Ожидание утомило его; он закрыл глаза. Когда он их снова открыл, то увидел своего слугу, стоящего у постели.
— Простите, барин, — промолвил тихо слуга, — там некто желает говорить с вами.
— Очень сожалею, но по весьма понятным причинам, я не могу никого принять, — сказал Брингер, с удивившей его самого нервною дрожью в голосе.
— Я так и сказал этому господину, но мои слова не произвели на него никакого действия, — ответил слуга.
Тон, которым были произнесены эти слова, заставили Брингера всмотреться в лицо говорившего. Оно было необыкновенно.
— В чем же дело? Кто он, этот господин?
— Никогда еще я не видел такого человека. Он никогда не приходил сюда.
— Как он выглядит? спросил снова Брингер, которого интересовало больше странное выражение лица своего слуги, чем незнакомый посетитель.
По-видимому, он иностранец. У него кожа цвета глины и говорит он с иностранным акцентом.
— Так. Скажите ему, что я очень прошу извинить меня, но принять его не могу, потому что, во-первых, уже одиннадцатый час, а во-вторых, я еще в постели, еле-еле оправляющийся от тяжкой болезни.
Слуга мялся.
— Говорил я ему и это, — заметил он беспомощно.

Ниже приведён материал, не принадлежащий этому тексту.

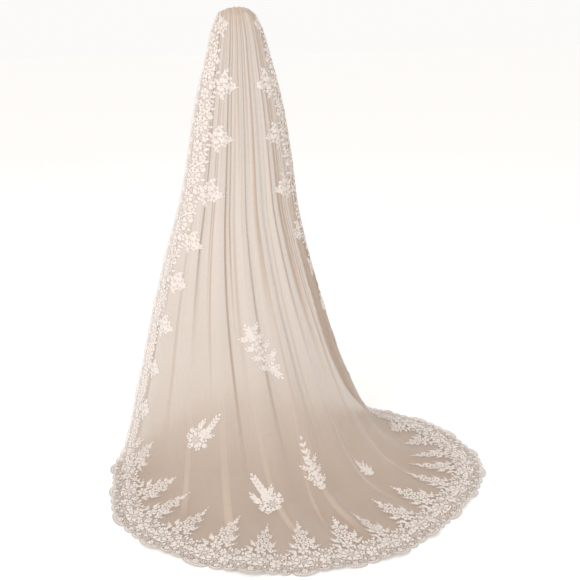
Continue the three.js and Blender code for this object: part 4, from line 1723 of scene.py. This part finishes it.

— И он все-таки желает видеться со мной?
— Точно так, барин.
— Назвал он своё имя?
— Нет.
— Подите в таком случае, попросите его дать свою карточку, или пусть он назовет свою фамилию.
Слуга ушёл и через полминуты вернулся.
— Этот господин отказывается назвать себя, но повторяет, что желает говорить с вами, но что бы то ни стало, так как имеет сообщить вам весьма важное дело.
— Где моя жена?
— Барыню позвали куда по телефону полчаса тому назад.
— Кто позвал ее?
— Не знаю. Барыня сама подходила к телефону.
— Разве она не сказала, когда вернется?
— Нет.
— Гм… Скажите незнакомцу что я сегодня вечером никого принимать не в состоянии. Пусть придёт завтра утром…
— Завтра-утром, — произнёс очень мягкий и бесцветный голос, за дверью, — меня большее здесь не будет.
Брингер сел в постели.
— Впустите его, — сказал он тихо слуге.
Пока тот собирался уходить, Брингер повернул абажур лампы таким образом, что яркая полоса света пятидесятисвечевой лампочки клином падала в сторону двери, откуда должен был появится гость.
Он вошел и поклонился. На европейский взгляд, поклон его был слишком глубок и торжественен. Он ничего не сказал при этом.
Первое впечатление, произведенное гостем, было легкое разочарование. Можно было ждать появления человечка чья внешность гармонировала бы с таинственной и упорной манерой проникнуть в дом.